O tema seguinte, “I imagine You”, revela uma desarmante canção, rica em sussurros fantasmagóricos. A música cola-se ao spoken word e conduz-nos pelos corredores de uma história. Como se da banda sonora de um filme se tratasse. E abraça-nos com uma leveza estonteante, mas ao mesmo tempo extraordinariamente densa.

As versões dos temas de outras bandas são apresentadas de seguida com “A Man Needs A Maid” de Neil Young, que conta com a colaboração de Gina Baker, sua habitual colaboradora. A juntar aos sentimentos de solidão da música original a banda criou ambientes eletrónicos, que nos remetem para paisagens desenhadas por Angelo Badalamenti. Como se estivéssemos num fumegante clube noturno.

Por seu turno, a versão de Dory Previn “Lady With The Braid”, alimenta-se de referências Soul, entrosada com uma textura que cruza os tradicionais elementos orquestrais e batida eletrónica. O desespero e a solidão são, ainda, tratadas aqui com uma extrema ternura, numa mistura de sons ao estilo Dub, teclados e guitarra post-punk.

Finalmente a nova roupagem para o tema dos Television Personalities “You’ll Have To Scream Louder” assenta num funk sedutor, com a guitarra a evocar Niel Rogers. A música floresce ainda mais escorreita e elegante com os órgãos e o baixo a contraporem. Esta será provavelmente a música mais politizada do disco.

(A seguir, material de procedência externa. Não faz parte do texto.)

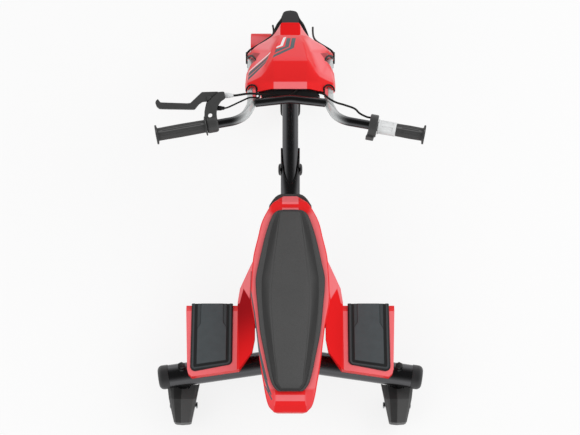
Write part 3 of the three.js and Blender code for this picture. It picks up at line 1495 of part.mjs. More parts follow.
function seatBase() {
  const length = base.front - base.back;
  const rings = (inset, above) =>
    baseShares.map(([along, top, floor, slope]) => {
      const y = base.back + along * length;
      const high = deckHeight(y) - seatEdge.wall - base.topGap + above;
      const low = base.floor + slope * base.slope + inset;
      const topHalf = top * base.halfWidth - inset;
      const floorHalf = floor * base.halfWidth - inset;
      return [
        point(topHalf, y, high),
        point(floorHalf, y, low),
        point(-floorHalf, y, low),
        point(-topHalf, y, high),
      ];
    });
  const cavity = rings(base.wall, overrun);
  cavity[0] = shiftedAhead(cavity[0], base.wall);
  cavity[cavity.length - 1] = shiftedAhead(cavity.at(-1), -base.wall);
  return loft(rings(0, 0))
    .subtract(loft(cavity))
    .subtract(deckRoom(-seatEdge.wall - base.topGap / 2, 3 * overrun))
    .subtract(spineSlope());
}
function batteryPack() {
  const floor = base.floor + base.wall + seatGap;
  return block(
    point(-battery.halfWidth, battery.back, floor),
    point(battery.halfWidth, battery.back + battery.length, floor + battery.height),
  );
}
add(frame, "seat_shell", seatShell(), redPlastic);
add(frame, "seat_pad", seatPad(), padFoam);
add(frame, "seat_base", seatBase(), blackPlastic);
add(frame, "battery_pack", batteryPack(), greyPlastic);

// Foot boards: a flat tread with a rolled nose, a skirt, and a flank that rises to the seat
const boardPlan = boardPlanShares.map(([x, y]) => [
  board.edge + x * (board.outer - board.edge),
  board.back + y * (board.front - board.back),
]);
const noseSlope = boardNose.drop / (boardPlan[0][1] - boardNose.crease);
function boardHalf(inset, outline, drop) {
  const plan = extruded(
    insetOutline(boardPlan, inset),
    flank.height + board.height + overrun,
    origin,
    xAxis,
    yAxis,
  );
  const length = board.front - board.back + 2 * overrun;
  // an extrusion along -Y, because X crossed with Z points backwards
  const profile = extruded(outline, length, point(0, board.front + overrun, 0), xAxis, zAxis);
  // the nose rolls down over the outer, flat part only
  const nose = sideView(
    [
      [boardNose.crease, board.height - drop],
      [boardNose.crease + overrun, board.height - drop - noseSlope * overrun],
      [boardNose.crease + overrun, board.height + overrun],
      [boardNose.crease, board.height + overrun],
    ],
    flank.foot,
    board.outer + overrun,
  );
  return profile.intersect(plan).subtract(nose);
}
function footBoard() {
  const outer = board.outer + overrun;
  const low = board.height - board.skirt;
  const skin = [
    [outer, low],
    [outer, board.height],
    [flank.foot, board.height],
    [flank.top, board.height + flank.height],
    [flank.top - flank.thickness, board.height + flank.height],
    [flank.foot - flank.thickness, low],
  ];
  const inside = rectangle(flank.foot + board.wall, low - overrun, outer, board.height - board.wall);
  return boardHalf(0, skin, 0).subtract(boardHalf(board.wall, inside, board.wall));
}
addPair(frame, "foot_board", footBoard(), redPlastic);

function boardStrut() {
  const corners = [
    point(spine.radius + seatGap, strut.y, rearHeight),
    point(strut.knee, strut.y, rearHeight),
    point(strut.end, strut.y, strut.height),
  ];
  const plate = block(
    point(strut.end - strut.padHalf, strut.y - strut.padHalf, boardUnderside - strut.padThickness),
    point(strut.end + strut.padHalf, strut.y + strut.padHalf, boardUnderside),
  );
  const neck = block(
    point(strut.end - strut.radius, strut.y - strut.radius, strut.height - strut.radius),
    point(strut.end + strut.radius, strut.y + strut.radius, boardUnderside),
  );
  return bentTube(corners, [strut.bend], strut.radius, slimSides).add(neck).add(plate);
}
addPair(frame, "board_strut", boardStrut(), blackTube);

// Mats: a moulded rubber sheet that follows the tread and its nose, with a border and cross grooves
function footMat() {
  const noseAt = (y) => board.height - noseSlope * (y - boardNose.crease);
  const top = [
    [mat.back, board.height - overrun],
    [mat.front, board.height - overrun],
    [mat.front, noseAt(mat.front) + mat.thickness],
    [boardNose.crease, board.height + mat.thickness],
    [mat.back, board.height + mat.thickness],
  ];
  const under = [
    [mat.back - overrun, board.height - 2 * overrun],
    [mat.front + overrun, board.height - 2 * overrun],
    [mat.front + overrun, noseAt(mat.front + overrun) + seatGap],
    [boardNose.crease, board.height + seatGap],
    [mat.back - overrun, board.height + seatGap],
  ];
  const plan = [
    [mat.inner, mat.back + mat.corner],
    [mat.inner + mat.corner, mat.back],
    [mat.outer - mat.corner, mat.back],
    [mat.outer, mat.back + mat.corner],
    [mat.outer, mat.front],
    [mat.inner, mat.front],
  ];
  const shape = extruded(plan, 3 * overrun, point(0, 0, board.height - overrun), xAxis, yAxis);
  let solid = sideView(top, mat.inner - overrun, mat.outer + overrun)
    .intersect(shape)
    .subtract(sideView(under, mat.inner - 2 * overrun, mat.outer + 2 * overrun));
  const first = mat.back + matGroove.border;
  const pitch = (boardNose.crease - matGroove.border - first) / (matGroove.count - 1);
  for (let i = 0; i < matGroove.count; i++) {
    const y = first + i * pitch;
    const floor = board.height + mat.thickness - matGroove.depth;
    const groove = block(
      point(mat.inner + matGroove.border, y - matGroove.width / 2, floor),
      point(mat.outer - matGroove.border, y + matGroove.width / 2, board.height + overrun),
    );
    solid = solid.subtract(groove);
  }
  return solid;
}
addPair(frame, "foot_mat", footMat(), blackRubber);

// The origin goes to the ground under the middle of the whole length
trike.position.y = -(wheelbase + wheel.radius + seat.back) / 2;

export default trike;
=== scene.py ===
import math

import bmesh
import bpy
import numpy as np
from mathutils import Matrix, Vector


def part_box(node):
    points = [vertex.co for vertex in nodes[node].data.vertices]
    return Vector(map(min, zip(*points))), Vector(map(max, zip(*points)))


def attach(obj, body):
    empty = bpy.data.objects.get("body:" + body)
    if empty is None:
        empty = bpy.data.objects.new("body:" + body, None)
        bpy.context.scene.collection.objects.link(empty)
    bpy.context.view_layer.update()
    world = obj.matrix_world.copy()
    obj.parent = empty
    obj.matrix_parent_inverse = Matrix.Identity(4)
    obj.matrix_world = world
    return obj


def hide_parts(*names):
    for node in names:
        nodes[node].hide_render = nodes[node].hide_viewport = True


# A child's drift trike, dressed over its CAD parts. Pieces are in the trike's own millimetres:
# X to the rider's right, Y forward from the middle of the rear cross tube, Z up.

# The camera stands where the photograph was taken from, behind the trike and high above it
view = {"place": (0.0, -1.283, 3.639), "elevation": 70.0, "lens": 85.0, "sensor": 36.0}
photo = {"width": 580, "middle": 290.3}


def addObject(name, data):
    made = bpy.data.objects.new(name, data)
    bpy.context.scene.collection.objects.link(made)
    return made


def addCamera():
    lens = bpy.data.cameras.new("camera")
    lens.lens = view["lens"]
    lens.sensor_width = view["sensor"]
    lens.shift_x = (photo["width"] / 2 - photo["middle"]) / photo["width"]
    made = addObject("camera", lens)
    made.location = view["place"]
    made.rotation_euler = (math.radians(90 - view["elevation"]), 0, 0)
    bpy.context.scene.camera = made


addCamera()
bpy.context.scene.view_settings.view_transform = "Standard"
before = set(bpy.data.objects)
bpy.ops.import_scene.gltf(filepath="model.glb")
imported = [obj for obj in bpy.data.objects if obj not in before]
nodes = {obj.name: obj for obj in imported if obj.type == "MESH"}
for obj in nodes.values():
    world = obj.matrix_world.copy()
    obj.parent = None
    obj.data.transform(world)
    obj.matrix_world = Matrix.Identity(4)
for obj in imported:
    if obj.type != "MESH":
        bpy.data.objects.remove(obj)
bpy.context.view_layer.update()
print("stage: frame loaded,", len(nodes), "nodes")

# Driving sizes, as in the CAD source
trike = {"wheelbase": 839.0, "wheelRadius": 140.0, "rake": 20.9}
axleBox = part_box("front_rim")
# The frame's metres are the trike's millimetres over 1000, moved along Y
offset = np.array([0.0, (axleBox[0].y + axleBox[1].y) / 2 - trike["wheelbase"] / 1000, 0.0])
sides = ((-1, "left", "Left"), (1, "right", "Right"))
flipX = np.array([-1.0, 1.0, 1.0])
plan = ((1, 0, 0), (0, 1, 0))
onFrame = {"body": "frame", "slot": "black_tube"}


def toFrame(points):
    return np.asarray(points, float) / 1000 + offset


# Small vector tools. Each works on whole arrays of points.
def unit(vectors):
    return vectors / np.linalg.norm(vectors, axis=-1, keepdims=True)


def bentRoute(corners, radii, steps=12):
    # Straight runs joined by arcs, each centred on its corner's bisector, radius / sin(half) away
    corners = np.asarray(corners, float)
    parts = [corners[:1]]
    t = np.linspace(0, 1, steps)[:, None]
    for corner, before, after, radius in zip(corners[1:-1], corners[:-2], corners[2:], radii):
        back, ahead = unit(before - corner), unit(after - corner)
        half = math.acos(float(np.clip(back @ ahead, -1, 1))) / 2
        if half > 1.56:
            parts.append(corner[None])
            continue
        centre = corner + unit(back + ahead) * radius / math.sin(half)
        start, end = (corner + way * radius / math.tan(half) - centre for way in (back, ahead))
        sweep = math.pi - 2 * half
        arc = np.sin((1 - t) * sweep) * start + np.sin(t * sweep) * end
        parts.append(centre + arc / math.sin(sweep))
    return np.vstack(parts + [corners[-1:]])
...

E eis que entramos na reta final de Distractions. Ao piano e a cantar em francês “Tue-Moi” é uma ode às vítimas que padeceram no famoso clube parisiense Le Bataclan, sala de espetáculos que sofreu um ataque bombista terrorista em 2015, e que foi tantas vezes palco da banda. Trata-se de uma poderosa e comovente balada imbuída de uma raiva contida e profunda tristeza.

“The Bough Bends” encerra o álbum com fortes exalações a iniciarem canção, sendo suprimidas por spoken word, numa narrativa que parece ser saída de um filme. A vocalização, quando chega, envolve a melodia num longo e sentido abraço. Como se todo o desalento, preso até então, se esvaísse, finalmente, do peito.

Distractions é provavelmente o álbum mais heterogéneo da banda, na medida em que cada música tem uma identidade própria e que poderia subsistir por si só. Embora nascido em tempos de desespero, o álbum não é um retrato deste tempo. Mesmo que os temas possam de certa forma evocar a solidão, a melancolia, o distanciamento emocional e físico das pessoas, na verdade a banda retrata-os vezes e vezes sem conta na sua já longa carreira. No entanto, nas mãos dos Tindersticks, nunca a tristeza foi tão bela.